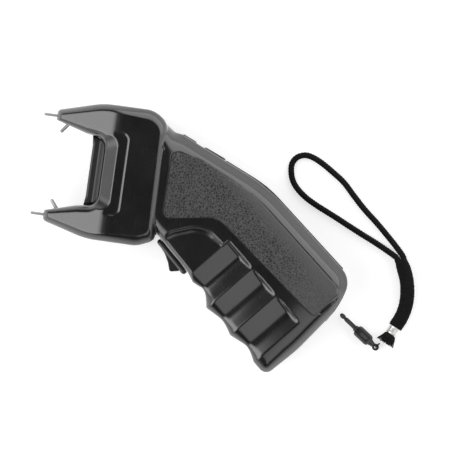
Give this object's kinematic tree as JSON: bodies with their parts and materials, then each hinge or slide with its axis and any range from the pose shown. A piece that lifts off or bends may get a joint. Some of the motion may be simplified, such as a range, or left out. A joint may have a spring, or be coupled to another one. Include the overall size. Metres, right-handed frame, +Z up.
{
  "type": "cattle prod",
  "caption": "Hand-held livestock prod with a forked electrode head, pistol grip, rocker trigger, thumb slider, battery door and a wrist strap that carries the safety plug.",
  "frame": {"origin": "centre of the device's bounding box in plan, on the surface it lies on; the wrist strap and its plug lie beside it and are not counted", "axes": "the device lies on its right side: +Z up to its left side, -X towards the electrodes, +Y towards the back of the grip"},
  "size_m": [0.2042, 0.1264, 0.038],
  "materials": {
    "casing": "black, semi-gloss, faint moulded grain",
    "grip_pad": "black, leather-like moulded grain",
    "dull_trim": "black, dull",
    "electrode_metal": "bright plated pins",
    "potting_resin": "cast resin",
    "red_insulation": "smooth lead insulation",
    "board_laminate": "green solder mask",
    "ferrite": "sintered, dull",
    "copper_wire": "enamelled winding",
    "capacitor_sleeve": "shrink sleeve",
    "black_insulation": "plain",
    "sheet_aluminium": "plain tab",
    "resistor_body": "lacquered",
    "battery_jacket": "plain jacket",
    "switch_plastic": "black, smooth",
    "button_plastic": "black, semi-gloss",
    "plated_steel": "plated",
    "ferrule_metal": "polished, crimped",
    "cord_braid": "black braid",
    "grey_plastic": "dark grey",
    "dark_metal": "blackened pin"
  },
  "bodies": {
    "root": {"left_housing": "casing", "right_housing": "casing", "left_side_pad": "grip_pad", "right_side_pad": "grip_pad", "upper_spine_strip": "dull_trim", "lower_spine_strip": "dull_trim", "electrode_carrier": "dull_trim", "upper_contact_electrode": "electrode_metal", "lower_contact_electrode": "electrode_metal", "upper_spark_electrode": "electrode_metal", "lower_spark_electrode": "electrode_metal", "high_voltage_module": "potting_resin", "upper_high_voltage_lead": "red_insulation", "lower_high_voltage_lead": "red_insulation", "circuit_board": "board_laminate", "transformer_core": "ferrite", "transformer_winding": "copper_wire", "main_capacitor": "capacitor_sleeve", "power_transistor": "black_insulation", "heat_sink": "sheet_aluminium", "board_resistor_1": "resistor_body", "board_resistor_2": "resistor_body", "board_resistor_3": "resistor_body", "battery": "battery_jacket", "battery_snap": "black_insulation", "red_battery_lead": "red_insulation", "black_battery_lead": "black_insulation", "switch_body": "switch_plastic", "rocker_pin": "plated_steel", "rocker_spring": "plated_steel", "switch_lug_1": "plated_steel", "switch_lug_2": "plated_steel", "slide_switch_case": "plated_steel", "safety_socket": "plated_steel", "socket_nut": "plated_steel", "housing_screw_1": "plated_steel", "housing_screw_2": "plated_steel", "housing_screw_3": "plated_steel", "housing_screw_4": "plated_steel", "housing_screw_5": "plated_steel"},
    "rocker": {"rocker": "button_plastic"},
    "slider": {"safety_slider": "button_plastic", "slide_switch_lever": "switch_plastic"},
    "battery_door": {"battery_door": "grip_pad"},
    "strap": {"wrist_cord": "cord_braid", "cord_sleeve": "cord_braid", "cord_ferrule": "ferrule_metal", "cord_tail": "cord_braid", "plug_tie": "cord_braid"},
    "plug": {"plug_grip": "switch_plastic", "plug_tongue": "grey_plastic", "plug_pin": "dark_metal", "plug_eye": "switch_plastic"}
  },
  "joints": [
    {"name": "rocker_press", "type": "hinge", "parent": "root", "child": "rocker", "pos_m": [-0.00624, -0.00868, 0.019], "axis": [0, 0, 1], "range_deg": [0, 7], "stiffness_Nm_per_rad": 0.06, "deforming": ["rocker_spring"]},
    {"name": "safety_slide", "type": "slide", "parent": "root", "child": "slider", "axis": [-0.9245, 0.3811, 0], "range_m": [0, 0.0045]},
    {"name": "door_slide", "type": "slide", "parent": "root", "child": "battery_door", "axis": [0.7547, -0.6561, 0], "range_m": [0, 0.005]},
    {"name": "strap_lift", "type": "slide", "parent": "root", "child": "strap", "axis": [0, 0, 1], "range_m": [0, 0.06]},
    {"name": "plug_swivel", "type": "hinge", "parent": "strap", "child": "plug", "pos_m": [0.1037, -0.0428, 0.0027], "axis": [0, 0, 1], "range_deg": [-20, 80]}
  ]
}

Written exercise: Write each line above out exactly.

Solution for this task:
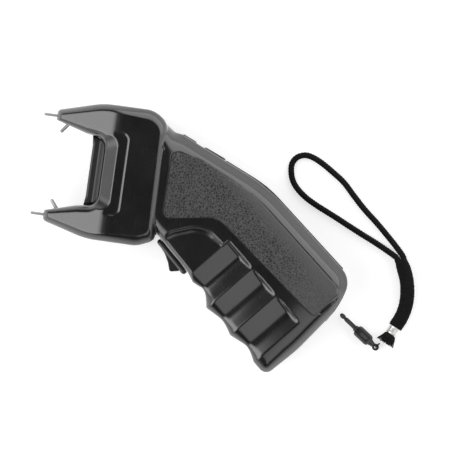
Give this object's kinematic tree as JSON: bodies with their parts and materials, then each hinge or slide with its axis and any range from the pose shown. A piece that lifts off or bends may get a joint. Some of the motion may be simplified, such as a range, or left out. A joint may have a spring, or be coupled to another one. Include the overall size. Metres, right-handed frame, +Z up.
{
  "type": "cattle prod",
  "caption": "Hand-held livestock prod with a forked electrode head, pistol grip, rocker trigger, thumb slider, battery door and a wrist strap that carries the safety plug.",
  "frame": {"origin": "centre of the device's bounding box in plan, on the surface it lies on; the wrist strap and its plug lie beside it and are not counted", "axes": "the device lies on its right side: +Z up to its left side, -X towards the electrodes, +Y towards the back of the grip"},
  "size_m": [0.2042, 0.1264, 0.038],
  "materials": {
    "casing": "black, semi-gloss, faint moulded grain",
    "grip_pad": "black, leather-like moulded grain",
    "dull_trim": "black, dull",
    "electrode_metal": "bright plated pins",
    "potting_resin": "cast resin",
    "red_insulation": "smooth lead insulation",
    "board_laminate": "green solder mask",
    "ferrite": "sintered, dull",
    "copper_wire": "enamelled winding",
    "capacitor_sleeve": "shrink sleeve",
    "black_insulation": "plain",
    "sheet_aluminium": "plain tab",
    "resistor_body": "lacquered",
    "battery_jacket": "plain jacket",
    "switch_plastic": "black, smooth",
    "button_plastic": "black, semi-gloss",
    "plated_steel": "plated",
    "ferrule_metal": "polished, crimped",
    "cord_braid": "black braid",
    "grey_plastic": "dark grey",
    "dark_metal": "blackened pin"
  },
  "bodies": {
    "root": {"left_housing": "casing", "right_housing": "casing", "left_side_pad": "grip_pad", "right_side_pad": "grip_pad", "upper_spine_strip": "dull_trim", "lower_spine_strip": "dull_trim", "electrode_carrier": "dull_trim", "upper_contact_electrode": "electrode_metal", "lower_contact_electrode": "electrode_metal", "upper_spark_electrode": "electrode_metal", "lower_spark_electrode": "electrode_metal", "high_voltage_module": "potting_resin", "upper_high_voltage_lead": "red_insulation", "lower_high_voltage_lead": "red_insulation", "circuit_board": "board_laminate", "transformer_core": "ferrite", "transformer_winding": "copper_wire", "main_capacitor": "capacitor_sleeve", "power_transistor": "black_insulation", "heat_sink": "sheet_aluminium", "board_resistor_1": "resistor_body", "board_resistor_2": "resistor_body", "board_resistor_3": "resistor_body", "battery": "battery_jacket", "battery_snap": "black_insulation", "red_battery_lead": "red_insulation", "black_battery_lead": "black_insulation", "switch_body": "switch_plastic", "rocker_pin": "plated_steel", "rocker_spring": "plated_steel", "switch_lug_1": "plated_steel", "switch_lug_2": "plated_steel", "slide_switch_case": "plated_steel", "safety_socket": "plated_steel", "socket_nut": "plated_steel", "housing_screw_1": "plated_steel", "housing_screw_2": "plated_steel", "housing_screw_3": "plated_steel", "housing_screw_4": "plated_steel", "housing_screw_5": "plated_steel"},
    "rocker": {"rocker": "button_plastic"},
    "slider": {"safety_slider": "button_plastic", "slide_switch_lever": "switch_plastic"},
    "battery_door": {"battery_door": "grip_pad"},
    "strap": {"wrist_cord": "cord_braid", "cord_sleeve": "cord_braid", "cord_ferrule": "ferrule_metal", "cord_tail": "cord_braid", "plug_tie": "cord_braid"},
    "plug": {"plug_grip": "switch_plastic", "plug_tongue": "grey_plastic", "plug_pin": "dark_metal", "plug_eye": "switch_plastic"}
  },
  "joints": [
    {"name": "rocker_press", "type": "hinge", "parent": "root", "child": "rocker", "pos_m": [-0.00624, -0.00868, 0.019], "axis": [0, 0, 1], "range_deg": [0, 7], "stiffness_Nm_per_rad": 0.06, "deforming": ["rocker_spring"]},
    {"name": "safety_slide", "type": "slide", "parent": "root", "child": "slider", "axis": [-0.9245, 0.3811, 0], "range_m": [0, 0.0045]},
    {"name": "door_slide", "type": "slide", "parent": "root", "child": "battery_door", "axis": [0.7547, -0.6561, 0], "range_m": [0, 0.005]},
    {"name": "strap_lift", "type": "slide", "parent": "root", "child": "strap", "axis": [0, 0, 1], "range_m": [0, 0.06]},
    {"name": "plug_swivel", "type": "hinge", "parent": "strap", "child": "plug", "pos_m": [0.1037, -0.0428, 0.0027], "axis": [0, 0, 1], "range_deg": [-20, 80]}
  ]
}